Winter Greens – Nutrient-Packed Winter Goodness
In winter the cold-weather greens abound. Think cabbage and kale and Brussels sprouts. The cold weather keeps these greens sweet and tender and the greens help you to stay healthy and illness-free in the winter. These are nutritional powerhouses which are high in vitamins A, C, K and folate. Also they have a good balance between complex carbs, fiber, protein and good fats. Also, Brussels sprouts cut in half and fried with bacon pieces is a treat beyond compare – seriously even non-veggie people love this.
Go For the Root Veggies
‘Tis the season for all the underground veggie goodness to get underway. Think beets, carrots, parsnips, turnips and sweet potatoes. A cubed root-veggie mix is perfect to drizzle with olive oil and roast in the oven at 425 or so for a warming, nutrient-dense winter treat. Roasted root veggies literally make you feel warm when you eat them and are also packed with the nutrients your body needs for the winter months.
Again these veggies are packed with vitamin A and other antioxidants, as well as the complex carbs needed to sustain warmth in the winter. Also high in fiber and highly filling.
Slow Cooked Soups and Stews – The Easiest Seasonal Eating for Winter Ever.
Of course the perfect food in the winter is slow-cooked. Pot roast with root veggies, slow-cooked stew, veggie-rich chili, or homemade chicken soup. These are the foods that warm and nourish you. The slow-cooking does all of the heavy digestive work for you and these foods are mostly broken-down and actually make you feel warm inside. In Traditional Chinese Medicine slow cooked foods are appropriate for winter when your body needs heat and easy nourishment and when warmth is a priority. Also the slow cooking releases all of the nutrients from root veggies and softens them up so a lovely roast surrounded by root veggies is the quintessential winter dish. Seasonal eating for winter makes sense on this level – you’re semi-hibernating and need easy nutrition that keeps you warm and cozy and is the food equivalent of fuzzy socks and a fireplace. The fall-apart in your mouth meat of a pot-roast is just what you need to warm up. Also as long as you’re using grass fed, grass finished beef you’re getting a good dose of omega-3 fats, iron to build your blood and easy to digest protein.
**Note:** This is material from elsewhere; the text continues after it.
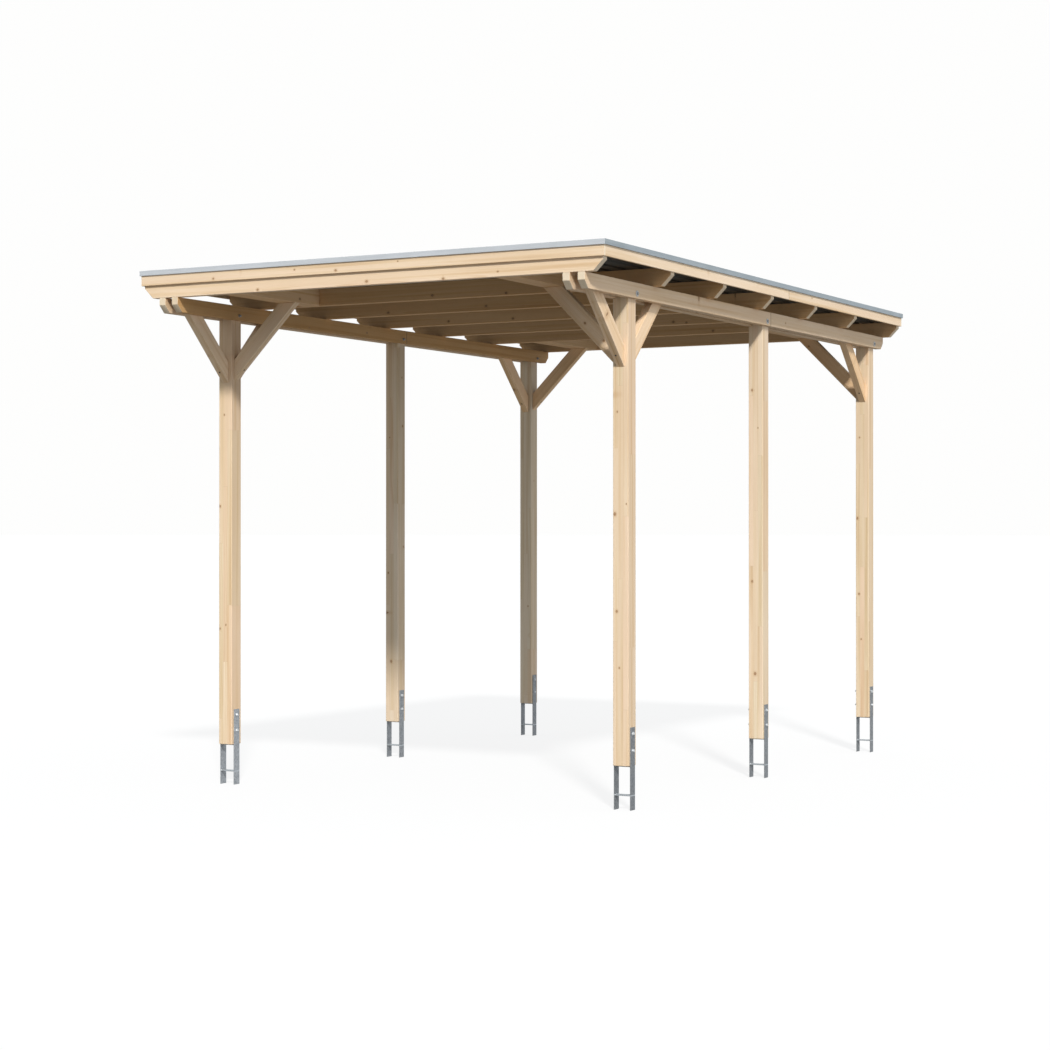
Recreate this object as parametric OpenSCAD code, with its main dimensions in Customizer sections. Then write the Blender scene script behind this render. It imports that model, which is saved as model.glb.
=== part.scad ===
// Open timber carport with a flat metal roof. It is built from glued laminated posts that
// stand in H-shaped steel anchors, twin beams, rafters, knee braces, edge boards and sheets.
// X runs across the carport, Y from the front to the back and Z up. The origin lies on the
// ground plane, under the middle of the roof, level with the feet of the anchors.

/* [Roof] */
// Width of the roof over the metal edge trims
roof_w = 3900; // [3600:10:4800]
// Length of the roof over the metal edge trims
roof_l = 5900; // [5400:10:7200]
// Height of the edge boards
fascia_h = 110; // [90:5:150]
// Thickness of the edge boards
fascia_t = 18; // [12:1:40]
// Height by which the edge boards lap down over the rafter ends
fascia_lap = 35; // [10:5:60]
// Height of the outer leg of the edge trim
trim_h = 37; // [20:1:60]
// Width of the top leg of the edge trim
trim_w = 75; // [50:1:120]
// Thickness of the trim metal
trim_t = 2; // [1:0.5:3]
// Distance by which the trim stands proud of the edge boards
trim_out = 10; // [4:1:20]

/* [Posts] */
// Side of a square post
post_w = 120; // [90:5:160]
// Height of a post from its foot to the seat of the beams
post_seat_h = 3270; // [2200:10:3900]
// Distance from the side edges of the roof in to the centres of the posts
side_overhang = 250; // [210:5:450]
// Distance from the front edge of the roof to the centre of the front posts
front_overhang = 795; // [700:5:1000]
// Distance from the centre of the rear posts to the rear edge of the roof
rear_overhang = 305; // [240:5:700]

/* [Anchors] */
// Height of the post foot above the feet of its anchor
anchor_below = 310; // [150:5:500]
// Height by which the anchor bars rise beside the post
anchor_above = 270; // [150:5:400]
// Width of the anchor bars and plates
anchor_w = 70; // [50:1:90]
// Thickness of the anchor bars
anchor_t = 6; // [4:1:10]
// Height of the lower cross plate above the feet of the anchor
anchor_cross_z = 100; // [40:5:140]

/* [Beams] */
// Thickness of one beam of a twin pair
beam_w = 55; // [40:1:80]
// Height of a beam
beam_h = 110; // [100:5:200]
// Gap between the rear ends of the beams and the rear edge board
beam_rear_gap = 34; // [0:1:120]
// Distance of the beam splices behind the centres of the middle posts
splice_shift = 50; // [0:1:50]
// Thickness of the post tongue between the twin beams
tongue_w = 60; // [40:1:80]
// Height and length of the bevel under the beam ends
beam_bevel = 55; // [20:1:80]

/* [Rafters] */
// Number of rafters
rafter_n = 7; // [5:1:9]
// Thickness of a rafter
rafter_w = 60; // [40:1:80]
// Height of a rafter
rafter_h = 130; // [105:5:200]
// Height and length of the bevel under the rafter ends
rafter_bevel = 75; // [40:1:100]
// Distance between the first two and the last two rafters, centre to centre
end_bay = 1060; // [800:10:1100]

/* [Knee braces] */
// Thickness of a knee brace that crosses the carport
brace_w = 60; // [40:1:60]
// Depth of a knee brace, square to its slope
brace_d = 110; // [80:5:140]
// Height from the seat of the beams down to the foot of the braces under the beams
brace_drop = 483; // [350:1:800]
// Height from the rafters down to the foot of the braces that cross the carport
cross_brace_drop = 571; // [450:1:900]
// Width of the blocking timbers that carry the cross braces
blocking_w = 160; // [120:5:240]

/* [Roof sheets] */
// Number of roof sheets side by side
sheet_n = 4; // [3:1:6]
// Number of ribs on one sheet
rib_n = 7; // [4:1:12]
// Height of the ribs
rib_h = 20; // [12:1:40]
// Thickness of the sheet
sheet_t = 1.5; // [1:0.1:3]

/* [Hidden] */
SIDES = ["left", "right"];
ROWS = ["front", "middle", "rear"];
LAYERS = ["outer", "inner"];
ENDS = ["front", "rear"];
EDGES = ["front", "rear", "left", "right"];

// Gap between boards that meet end to end, and between the sheets and the edge boards
joint_gap = 3;
edge_gap = 4;

// Distance by which the braces between the twin beams stop below the rafters
brace_top_gap = 10;

// Heights of the seats
beam_z = anchor_below + post_seat_h;
rafter_z = beam_z + beam_h;
roof_z = rafter_z + rafter_h;
fascia_z = roof_z - fascia_lap;
fascia_top = fascia_z + fascia_h;

// Inner faces of the edge boards
inner_x = roof_w / 2 - trim_out - fascia_t;
inner_y = roof_l / 2 - trim_out - fascia_t;

// Distance between the two rows of posts and between neighbouring posts of a row
row_gap = roof_w - 2 * side_overhang;
bay_l = (roof_l - front_overhang - rear_overhang) / 2;

// Lines of the posts, of the splices and of the rafters
post_y = [for (i = [0 : 2]) -roof_l / 2 + front_overhang + i * bay_l];
splice_y = post_y[1] + splice_shift;
first_rafter_y = -inner_y + rafter_w / 2;
inner_bay = (2 * -first_rafter_y - 2 * end_bay) / (rafter_n - 3);
rafter_y = [
    for (i = [0 : rafter_n - 1])
        i == 0 ? first_rafter_y
        : i == rafter_n - 1 ? -first_rafter_y
        : first_rafter_y + end_bay + (i - 1) * inner_bay
];

// Depth of a knee brace measured along a level or plumb cut at 45 degrees
brace_cut = brace_d * sqrt(2);

function side_sign(side) = side == "left" ? -1 : 1;

// A box given by its lowest corner and its size
module box(low, size) {
    translate(low) cube(size);
}

// An outline in the plane of X and Z, extruded along Y from y to y + width
module across(y, width) {
    translate([0, y + width, 0]) rotate([90, 0, 0]) linear_extrude(width) children();
}

// An outline in the plane of Y and Z, extruded along X from x to x + width
module along(x, width) {
    translate([x, 0, 0]) rotate([90, 0, 90]) linear_extrude(width) children();
}

// H-shaped steel anchor: two upright bars, a plate under the post and a lower cross plate
module anchor(side, row) {
    x = side_sign(side) * row_gap / 2;
    y = post_y[row];
    bar_h = anchor_below + anchor_above;
    color("lightsteelblue") translate([x, y - anchor_w / 2, 0]) union() {
        for (bar_x = [-post_w / 2 - anchor_t, post_w / 2])
            box([bar_x, 0, 0], [anchor_t, anchor_w, bar_h]);
        for (plate_z = [anchor_cross_z, anchor_below - anchor_t])
            box([-post_w / 2, 0, plate_z], [post_w, anchor_w, anchor_t]);
    }
}

// Square post with a tongue on top that stands between the twin beams
module post(side, row) {
    x = side_sign(side) * row_gap / 2;
    y = post_y[row] - post_w / 2;
    color("burlywood") union() {
        box([x - post_w / 2, y, anchor_below], [post_w, post_w, post_seat_h]);
        box([x - tongue_w / 2, y, beam_z], [tongue_w, post_w, beam_h]);
    }
}

// Half of a spliced beam: plumb at the splice on the middle post, bevelled at its free end
module beam(side, layer, end) {
    outward = side_sign(side) * (layer == "outer" ? 1 : -1);
    x = side_sign(side) * row_gap / 2 + outward * (tongue_w + beam_w) / 2 - beam_w / 2;
    direction = end == "front" ? -1 : 1;
    free_y = end == "front" ? -inner_y : inner_y - beam_rear_gap;
    cut_y = splice_y + direction * joint_gap / 2;
    color("burlywood") along(x, beam_w) polygon([
        [cut_y, beam_z],
        [free_y - direction * beam_bevel, beam_z],
        [free_y, beam_z + beam_bevel],
        [free_y, rafter_z],
        [cut_y, rafter_z]
    ]);
}

// Rafter that lies on the beams, bevelled under both ends
module rafter(index) {
    color("tan") across(rafter_y[index] - rafter_w / 2, rafter_w) polygon([
        [-inner_x, rafter_z + rafter_bevel],
        [-inner_x + rafter_bevel, rafter_z],
        [inner_x - rafter_bevel, rafter_z],
        [inner_x, rafter_z + rafter_bevel],
        [inner_x, roof_z],
        [-inner_x, roof_z]
    ]);
}

// Blocking timber between the two end rafters, as deep as they are, that carries a cross brace
module blocking(side, end) {
    pair = end == "front" ? [0, 1] : [rafter_n - 2, rafter_n - 1];
    y0 = rafter_y[pair[0]] + rafter_w / 2;
    y1 = rafter_y[pair[1]] - rafter_w / 2;
    top_x = row_gap / 2 - post_w / 2 - cross_brace_drop + brace_cut / 2;
    x = side_sign(side) * top_x - blocking_w / 2;
    color("tan") box([x, y0, rafter_z], [blocking_w, y1 - y0, rafter_h]);
}

// Outline of a knee brace at 45 degrees: plumb foot on the face of a post, level top
module brace_outline(face, direction, foot_z, top_z) {
    run = top_z - foot_z;
    polygon([
        [face, foot_z],
        [face + direction * run, top_z],
        [face + direction * (run - brace_cut), top_z],
        [face, foot_z + brace_cut]
    ]);
}

// Knee brace in the plane of a post row, from a post up between its twin beams
module row_brace(side, row, direction) {
    x = side_sign(side) * row_gap / 2 - tongue_w / 2;
    face = post_y[row] + direction * post_w / 2;
    color("peru") along(x, tongue_w)
        brace_outline(face, direction, beam_z - brace_drop, rafter_z - brace_top_gap);
}

// Knee brace across the carport, from an end post up to its blocking timber
module cross_brace(side, row) {
    direction = -side_sign(side);
    face = side_sign(side) * (row_gap - post_w) / 2;
    color("peru") across(post_y[row] - brace_w / 2, brace_w)
        brace_outline(face, direction, rafter_z - cross_brace_drop, rafter_z);
}

// Edge board over the front or rear rafter, over the full width
module end_fascia(end) {
    full_x = inner_x + fascia_t;
    low_y = end == "front" ? -inner_y - fascia_t : inner_y;
    color("wheat") box([-full_x, low_y, fascia_z], [2 * full_x, fascia_t, fascia_h]);
}

// Front or rear half of a side edge board, which is spliced in line with the beams
module side_fascia(side, end) {
    low_x = side == "left" ? -inner_x - fascia_t : inner_x;
    low_y = end == "front" ? -inner_y : splice_y + joint_gap / 2;
    high_y = end == "front" ? splice_y - joint_gap / 2 : inner_y;
    color("wheat") box([low_x, low_y, fascia_z], [fascia_t, high_y - low_y, fascia_h]);
}

// Ribbed roof sheet with its ribs along the carport
module roof_sheet(index) {
    cover = 2 * (inner_x - edge_gap) / sheet_n;
    pitch = cover / rib_n;
    x0 = -inner_x + edge_gap + index * cover;
    flank = rib_h / 2;
    crest = pitch / 4;
    lower = [
        for (i = [0 : rib_n - 1], step = [0 : 3])
            let (mid = x0 + (i + 0.5) * pitch)
            step == 0 ? [mid - crest / 2 - flank, roof_z]
            : step == 1 ? [mid - crest / 2, roof_z + rib_h]
            : step == 2 ? [mid + crest / 2, roof_z + rib_h]
            : [mid + crest / 2 + flank, roof_z]
    ];
    bottom = concat([[x0, roof_z]], lower, [[x0 + cover, roof_z]]);
    top = [for (i = [len(bottom) - 1 : -1 : 0]) bottom[i] + [0, sheet_t]];
    color("darkslategray") across(-inner_y + edge_gap, 2 * (inner_y - edge_gap))
        polygon(concat(bottom, top));
}

// Section of the edge trim, seen along the edge: outer leg, top leg and lower return lip.
// Its outer face stands at zero and the edge board lies on the side of larger values.
module trim_section() {
    top = fascia_top + trim_t;
    polygon([
        [0, top],
        [0, top - trim_h],
        [trim_out, top - trim_h],
        [trim_out, top - trim_h + trim_t],
        [trim_t, top - trim_h + trim_t],
        [trim_t, fascia_top],
        [trim_w, fascia_top],
        [trim_w, top]
    ]);
}

// Straight trim of a given length along X with both ends mitred, on the front edge
module mitred_trim(length, offset) {
    reach = 2 * trim_w;
    difference() {
        translate([-length / 2, -offset, 0]) rotate([90, 0, 90]) linear_extrude(length) trim_section();
        for (end = [-1, 1])
            translate([end * length / 2, -offset, fascia_z])
                rotate([0, 0, end > 0 ? 45 : 135])
                    translate([0, -reach, 0]) cube([reach, 2 * reach, 2 * fascia_h]);
    }
}

// Edge trim over one edge board
module trim(edge) {
    color("lightgray") {
        if (edge == "front") mitred_trim(roof_w, roof_l / 2);
        if (edge == "rear") rotate([0, 0, 180]) mitred_trim(roof_w, roof_l / 2);
        if (edge == "left") rotate([0, 0, -90]) mitred_trim(roof_l, roof_w / 2);
        if (edge == "right") rotate([0, 0, 90]) mitred_trim(roof_l, roof_w / 2);
    }
}

for (s = SIDES, r = [0 : 2]) {
    anchor(s, r);
    post(s, r);
}
for (s = SIDES, e = ENDS, l = LAYERS) {
    beam(s, l, e);
}
for (i = [1 : rafter_n]) {
    rafter(i - 1);
}
for (s = SIDES, e = ENDS) {
    blocking(s, e);
    cross_brace(s, e == "front" ? 0 : 2);
}
for (s = SIDES) {
    row_brace(s, 0, -1);
    row_brace(s, 0, 1);
    row_brace(s, 2, -1);
}
for (e = ENDS) {
    end_fascia(e);
}
for (s = SIDES, e = ENDS) {
    side_fascia(s, e);
}
for (t = EDGES) {
    trim(t);
}
for (i = [1 : sheet_n]) {
    roof_sheet(i - 1);
}
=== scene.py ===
import math
import random

import bmesh
import bpy
from mathutils import Matrix, Vector


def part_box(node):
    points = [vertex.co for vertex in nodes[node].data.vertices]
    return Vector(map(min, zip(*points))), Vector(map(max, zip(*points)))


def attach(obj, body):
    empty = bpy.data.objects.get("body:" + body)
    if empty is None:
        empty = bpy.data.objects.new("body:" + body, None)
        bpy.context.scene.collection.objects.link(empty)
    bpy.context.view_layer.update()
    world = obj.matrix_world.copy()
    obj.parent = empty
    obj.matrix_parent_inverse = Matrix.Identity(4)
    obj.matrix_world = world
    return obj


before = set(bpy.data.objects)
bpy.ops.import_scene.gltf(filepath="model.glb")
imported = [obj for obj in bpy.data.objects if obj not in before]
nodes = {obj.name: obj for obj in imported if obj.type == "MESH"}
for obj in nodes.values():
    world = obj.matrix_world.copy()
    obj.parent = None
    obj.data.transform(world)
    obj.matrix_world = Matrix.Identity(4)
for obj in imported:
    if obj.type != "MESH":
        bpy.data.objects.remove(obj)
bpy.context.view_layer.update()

rng = random.Random(41)

X = Vector((1, 0, 0))
Y = Vector((0, 1, 0))
Z = Vector((0, 0, 1))
SIDES = {"left": -1, "right": 1}
ROWS = {"front": -2.155, "middle": 0.245, "rear": 2.645}
ROW_X = 1.7
SPLICE_Y = 0.295
CROSS_PLATE_Z = 0.103
HALF_W = 1.95
HALF_L = 2.95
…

Seasonal eating for winter sounds like it should be difficult, but just follow your gut. The squash heaped in gorgeous piles around the farmers market are begging to be eaten. All of those crisp winter greens are packed with nutrients and the colorful root veggies tempt your senses. Best of all, the slow-cooked soups and stews that feel so good on a cold day are exactly what your body wants for health.